The Denver Post has done a couple of fine pieces of original journalism recently, but is sometimes mediocre.
It has done some solid reporting on the Denver Sheriff's office pattern of leniency towards deputies who have been dishonest or committed other abuses. Today's coverage features a deputy who Maced a rabbit for no reason, and was convicted of animal cruelty, but was permitted to continue guarding prisoners in the jail. The City has stepped up efforts for reform, and has noted publicly suspected perjury by police officers in a criminal trial against an officer who was charged with using excessive force,
It also did some good computer assisted journalism describing increasing racial integration in the Denver metropolitan area, supplemented by multiple personal stories of individual to flesh out the story. The transformation, tracked with birth records, since I moved to Denver in the 1990s, has been phenomenal.

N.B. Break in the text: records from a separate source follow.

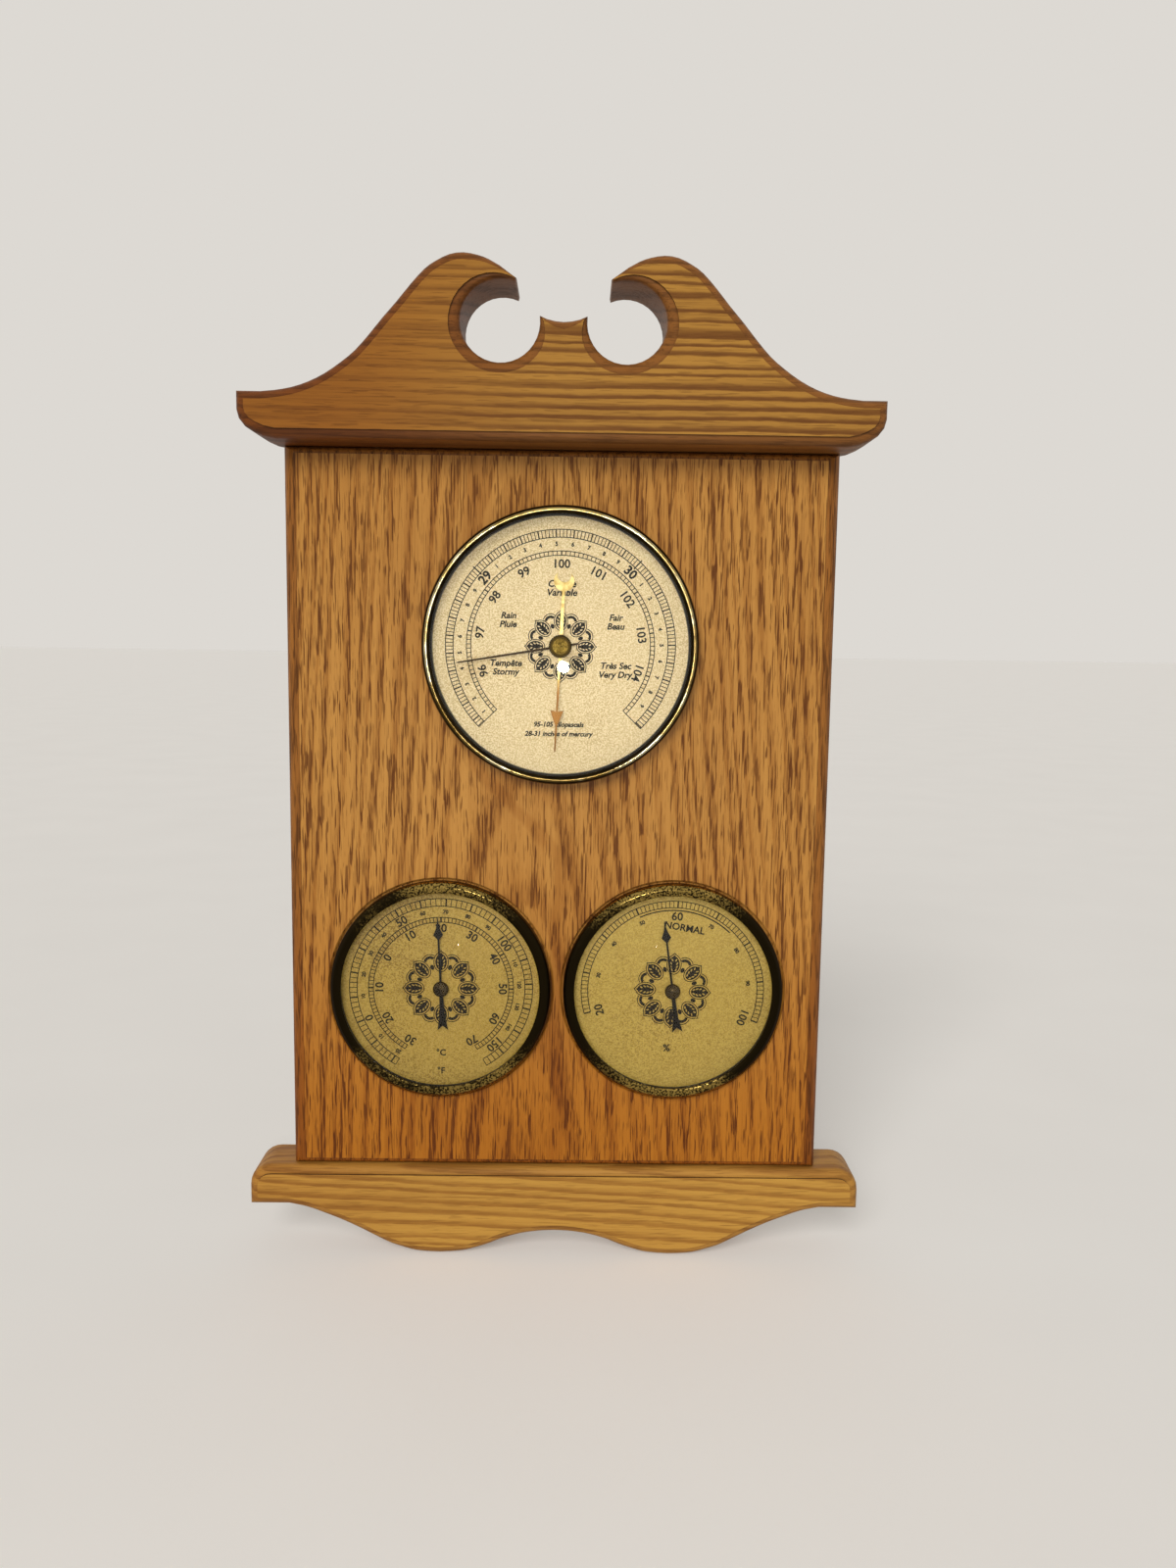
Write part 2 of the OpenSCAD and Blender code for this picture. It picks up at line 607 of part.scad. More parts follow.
module mov_low_plate() {
    color([0.72, 0.7, 0.6]) at_baro() difference() {
        union() {
            disc(mov_plate_r, low_plate_z, mov_plate_t);
            for (p = mov_screw_at) translate([p[0], p[1], 0])
                disc(2.2, floor_z, spacer_h + 0.1, $fn = 32);
        }
        translate([0, pivot_y, 0]) disc(arbor_r + shaft_gap, 0, 9, $fn = 32);
        for (p = mov_screw_at) translate([p[0], p[1], 0]) disc(0.95, 0, 9, $fn = 24);
        translate([adjust_at[0], adjust_at[1], 0]) disc(1.5, 0, 9, $fn = 24);
    }
}
module mov_top_plate() {
    color([0.78, 0.66, 0.35]) at_baro() difference() {
        translate([0, 0, top_plate_z]) linear_extrude(top_plate_t) let (half = [
            [top_half_w, -top_low], [top_half_w, -0.55 * top_low], [top_waist, -0.25 * top_low],
            [top_waist, 0.47 * top_arm], [top_half_w, 0.65 * top_arm], [top_half_w, top_arm],
            [0.8 * top_waist, top_crown]]) polygon(concat(half, mirrored(half)));
        disc(arbor_r + shaft_gap, top_plate_z - 1, 9, $fn = 32);
        translate([0, pivot_y, 0]) disc(arbor_r + shaft_gap, top_plate_z - 1, 9, $fn = 32);
    }
}
module mov_pillars() {
    z = low_plate_z + mov_plate_t;
    color([0.8, 0.68, 0.38]) at_baro() for (p = pillar_at) translate([p[0], p[1], 0])
        disc(pillar_r, z, top_plate_z - z, $fn = 32);
}
module pillar_screws() {
    color([0.6, 0.6, 0.62]) at_baro() for (p = pillar_at)
        translate([p[0], p[1], top_plate_z + top_plate_t]) screw(1.4, 0.9, 0.7, 0);
}
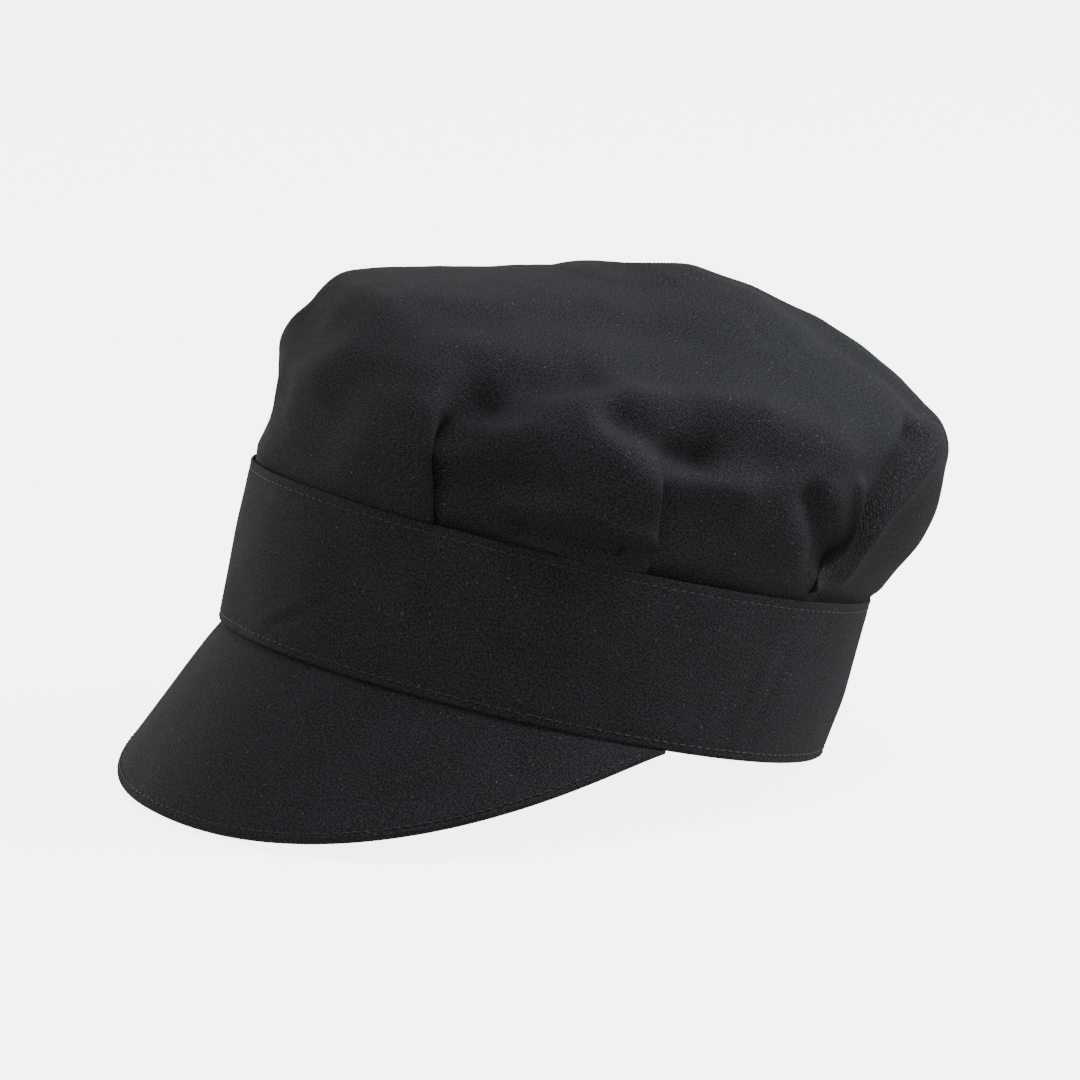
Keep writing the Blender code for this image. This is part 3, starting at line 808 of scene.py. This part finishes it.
held_rows = np.ones(placed.shape[0])
free = smooth_step(height_up.mean(axis=1)[1:] / PRESSED)
held_rows[SEAM_ROWS:] = HOLD + (1 - HOLD) * (1 - free)
held_rows[-TOP_ROWS:] = np.maximum(held_rows[-TOP_ROWS:], np.linspace(HOLD, 1.0, TOP_ROWS))
settle(crown_piece, np.r_[np.repeat(held_rows, placed.shape[1]), 1.0], placed.shape[1])

shell = crown_piece.modifiers.new("thickness", "SOLIDIFY")
shell.thickness, shell.offset = 0.45 * MM, -1.0

# %% [markdown]
# The peak's upper cloth starts behind the hem, runs down over the board and turns under around
# its edge. Each point is a way down the slope from the hem and a lift off it. The peak is
# longest in the middle and dies away along the hem, and its slope is a little flatter at the
# ends, which is what gives it the scooped shape of a shovel.

# %% Points of the peak
PEAK_LENGTH = 57.7 * MM
PEAK_HALF_SPAN = 87.0
PEAK_SLOPE, PEAK_SIDE_SLOPE = 67.0, 58.0
PEAK_FORWARD = 0.45
PEAK_STACK = 3.4 * MM
PEAK_SHORTEST = 0.8 * MM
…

On the other hand, the Post covered the run up to the vacancy committee race in Colorado State House District 3 in a couple of medium length stories, but then dropped the ball. The individual selected this past Thursday with the results known by 10 p.m. (about four hours before the deadline for the Friday print edition) appeared only in an exceedingly brief sidebar note which first appeared in the print edition on Sunday. Even worse, the brief story that did get printed is almost deceptive by implying that far more people were involved than were in fact there. The fact that the winner was sworn in this morning has not yet shown up in their coverage, nor has a profile of the winner. Broadcast journalists and internet journalists, on the other hand, promptly covered the news and provided far more detail about how the decision was made and what happened in this rather extraordinary vacancy committee meeting.
One of the reasons I originally switched to the Rocky Mountain News from the Denver Post, before the Rocky shut down, was that the Denver Post is consistently late on the draw when it comes to breaking news, and was less complete in its Denver metropolitan area coverage. Alas, consolidation has not improved the Post's product outside its now double sized comics page.